Dr. King insisted the word “Christian” be added to the title “Southern Christian Leadership Conference” because he believed in the church’s moral commitment to change. How can the church assist in the country’s moral commitment to change?
I think standing on the same conviction that Christianity is your moral compass. I think the prophetic mantel of Dr. King was to not be politically correct but to be biblically correct.
The New York Daily News quoted you as calling your fellow clergymen “prostitutes” after attending a meeting with Donald Trump and later endorsing him. Just so I’m clear, do you take issue with them endorsing a Republican, or do you take issue with them endorsing Donald Trump?
The “prostitution” reference was selling out the community and the body of the black church because we had not been able to get 100 pastors to stand in Ferguson. We couldn’t get 100 pastors in Chicago, and none of these 100 hundred pastors have been actively involved. My lead point of reference is the convener of the Donald Trump meeting was Bishop Darrell Scott who hails out of Cleveland, Ohio and has not said a word about Tamir Rice, and on the one year anniversary of Tamir Rice, while the other pastors were outside of City Hall in Cleveland, he was at a barn outside of Macon, GA giving an introduction to Donald Trump. There are just so many layers of conflict, I just couldn’t sleep at night and remain silent.
You just brought up Tamir Rice, and you’re in Baltimore and your city is having a hard time with the mistrial. How can you and other faith leaders assist in the healing of communities ravaged by police brutality?
I love the word you just used, which is assist. What I have been championing is the fact that in the last 100 years this is the first Civil Rights movement not led by the church or black clergy. So the Black Lives Matter has caused a cultural conflict for the church because it has put pastors in a place of having to readjust their position of being a part of something you don’t lead, which is absolutely different from historically where we’ve been. In assisting, that would mean opening our churches up for young people Black Lives Matter to be able to meet. Extending all of these church buses for them and to lend an economic hand and finding out what fiscal ways we can be of support. It’s an adjustment for us to be a part of something that doesn’t have officers, where you don’t have a title but you can embrace and assist.
How are you feeling after hearing there was a mistrial?

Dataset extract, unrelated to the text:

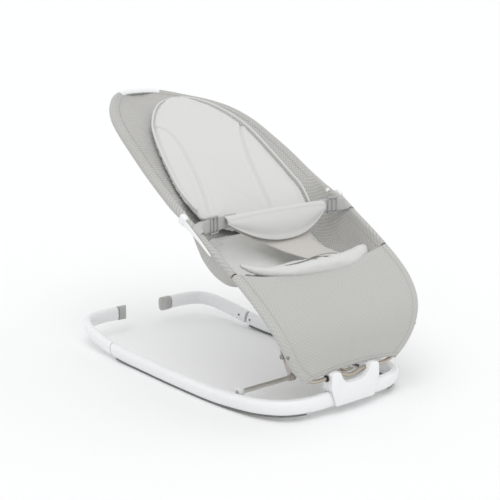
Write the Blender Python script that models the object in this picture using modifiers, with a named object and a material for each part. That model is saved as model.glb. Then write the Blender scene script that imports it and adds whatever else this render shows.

I think one of the things that’s very clear is that, two things. One: We cannot confuse a mistrial for a not guilty verdict, and the second thing is that one out of five inner city blacks is in some way familiar with the penal system. Those of us who live on the cusp needed an interpretation. Those who lived in the heartbeat already knew what it meant. You didn’t see any great uprising because people knew what that meant. Marilyn Mosby is refilling today to take officer William Porter [back to the courtroom] as is her prerogative and I really think this was a message for us that this is not going to be a walk in the park. This is really going to be an enduring, grueling process and unlike other cities, we’ve got six trials to sit through, which is going to be significant and it’s going to be timely. As I said to some young people, you can’t be angry that long, I mean it’s just abnormal and unhealthy. So we’re really going to have process pain and frustration, and know you’re not going to get victory in a day.
I spoke with Rev. Al Sharpton a while back and while he admires the Black Lives Matter movement and he admires the passion that’s taking place, he said he also thinks that sometimes we get angry and then we cool off. He then went on to explain that Montgomery Bus Boycott was a year long and that’s how they were bale to make sincere change. Do you think that may be an issue that is plaguing this Snapchat generation? That we get angry, rightfully so, and we just kind of cool off?
I think you have a couple of examples that say that isn’t so. It took a year for us to get the [Laquan McDonald] video released in Chicago, but they stayed with it. I think we happen to have sustainability, and when you trace it back that the birth of this movement started with Trayvon Martin, and has maintained itself in all different ways across the country. I don’t think it’s microwave. Consider that the average protester is 19, when Trayvon Martin was killed they were 15, so in that lifetime of consciousness, this generation has not seen a judicial victory and yet they have maintained their momentum in sustaining the movement, so I think they aught to really be applauded. In the 60s, you saw incremental advances in changes. It was first we integrate the bus, then we integrate the water fountain, then we integrate housing, then integrate the lunch counter. This generation hasn’t witnessed one victory in criminal justice, yet the movement has sustained itself. While it’s slow cooking, it may not be a crock pot, but we’re pushing the button, waiting for the stuff to warm up. But I’m appreciative of the relentless of the movement.
Do you think forgiveness, or can forgiveness be used as a tool by white supremacist? Trayvon Martin’s mother has been nothing but strength and class in the wake of her son’s death and the acquittal of her son’s killer. Mike Brown’s mother was visibly shaken, when Darren Wilson didn’t even get indicted and her behavior was taken into question. Do you think forgiveness is sometimes used as a way to “keep us inline?”
I think it’s amazing that whenever there’s tragedy within our community they only use the word “forgiveness” and spout non-violence. It’s amazing. No where in the GOP debate on FOX news has anybody issued the utterance “Should we just forgive what they did in San Bernardino, California?” You don’t hear that word forgiveness until it comes to black people. Yesterday, I’m inundated with questions. Are we going to forgive? We as protesters, members of the community be non-violent but you hear absolutely nothing about raising the question from any reporter, liberal or conservative, will police officers be non violent? So I think that it is in fact a tool of control and not a reflection of compassion.